Nothing short of brilliant in it's exploration and insights towards open source communities. I will remember this for a long time.
I liked this talk but I would have liked it more if it wasn't quite so introductory. Right? ;)
I liked this talk. But, I think that I'd like to see a direct sequel to this talk more. Something that assumed some prior knowledge and went directly into building up some environments.
The speaker could have been a bit more spontaneous, but as an intro talk I thought this was excellent. I have no background in parsers (though I have seen other talks about parsing) and thought I grokked what she had to say.
Though honestly I think this talk would have worked out better for a lot of audience had it been scheduled before Dr Hage's talk (as I believe it helped Igor's talk). They sort of complimented each other but came in the wrong order :)
I found this talk was very inspirational. I was motivated to make a change and take action in a way that conferences haven't motivated me in years.
This was a really great compliment to the other talks. Hardware and hardware hacking absolutely fit in with orgs like DOMcode (see how much everyone loved the drone/beacon talk). Would encourage the organisers to have more maker/hardware/real world topics in the future!
The topic was interesting and was a great way to bring intangible-software-builders in touch with things more grounded in real life, like research. Using a combination of hardware and software to learn more about our world, things others haven't researched before, is exciting.
The speaker presented well, and while it wasn't her point I did appreciate how software here was more about "well we needed a program that could take data from x and send it to y and then transform it into this nice graph/chart" where software isn't the be-all end-all but just a means to an end, she articulated it clearly through her story and demeanor.
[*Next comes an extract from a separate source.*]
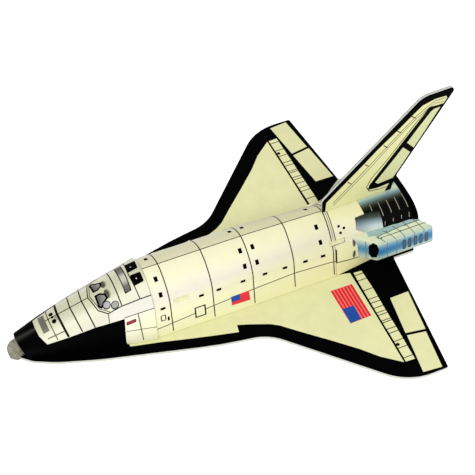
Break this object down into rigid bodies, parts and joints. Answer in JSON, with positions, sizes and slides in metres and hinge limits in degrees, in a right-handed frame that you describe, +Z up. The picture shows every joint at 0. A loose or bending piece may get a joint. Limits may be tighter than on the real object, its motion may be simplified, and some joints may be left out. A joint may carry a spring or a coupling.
{
  "type": "foam board model spaceplane",
  "caption": "Slot-together foam-board model of a delta-winged orbiter: bent body skins, tail fin and two side pods on a flat base board.",
  "frame": {"origin": "centre of the model's plan on the surface it lies on, midway between the nose and the fin's rear corner", "axes": "+Z up, -Y towards the nose, +X towards the model's left wing"},
  "size_m": [0.2072, 0.267, 0.1098],
  "materials": {
    "wing_print": "satin printed film on foam board, cream with black edges",
    "nose_print": "satin printed film on foam board, black with a cream top",
    "body_print": "satin printed film on foam board, pale cream with thin dark lines",
    "pod_print": "satin printed film on foam board, cream and pale blue",
    "dark_print": "satin printed film on foam board, dark",
    "bare_foam": "bare matt foam"
  },
  "bodies": {
    "root": {"base_plate": "wing_print", "nose_skin": "nose_print", "nose_plug": "bare_foam", "mid_skin": "body_print", "aft_skin": "body_print", "inner_deck": "bare_foam", "rear_bulkhead": "dark_print", "tail_fin": "wing_print", "left_pod": "pod_print", "right_pod": "pod_print"}
  },
  "joints": []
}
While short, this was easily one of the best talks of DOMCode, and there were some *very excellent* contenders.
This talk's scheduling could have been better, had it come after the intro-to-parsing talk rather than before it.
It was still a nice ad/exhortion to try out Helium (though I suspect only Haskellers will) and introducing the idea of a more refined set of checks within a compiler in order to help it know *what* is going on so it can give a correct reference frame to errors it finds. I think this idea needs to be shared with other static-typed communities, and I don't mean just Java (though I suppose they could really push it).
I found that, despite not knowing the required base material, the talk was given as clearly as possible and I think I grokked a lot of it. Dr Hage seems an excellent teacher, able to put concepts in both simple terms and with more precise examples (BNF examples).
Interesting! The talk teaches: what quines and logical programming are, how one kind of code is analogous to another and how they're related, a bit of history (though, while Emmy Noether rocks and was le awesome, I didn't really see how she fit into the particular "one math to rule them all" story). Plus getting more developer eyeballs to look at Lispy langs is always awesome.
This was a very well given presentation! I had no idea what quines are but the talk had a gradual, interesting introduction that allowed me to follow the rest. Pulling facts from different disciplines together was very inspiring.
I have an interest in this sort of content, although my knowledge is very rudimentary.
I felt like a little more context for everything and a bit more 'stair stepping' the knowledge would have been helpful.
That said, I had some insights about the subject while watching the talk and while discussing it afterwards that were quite pleasant.
Please keep giving this kind of talk. If more conferences had this kind of content, I would attend more conferences. However, consider connecting the audience a bit more to the material by building up necessary concepts first before diving in. For example, a more deliberate exploration of the code examples and how everything fits together.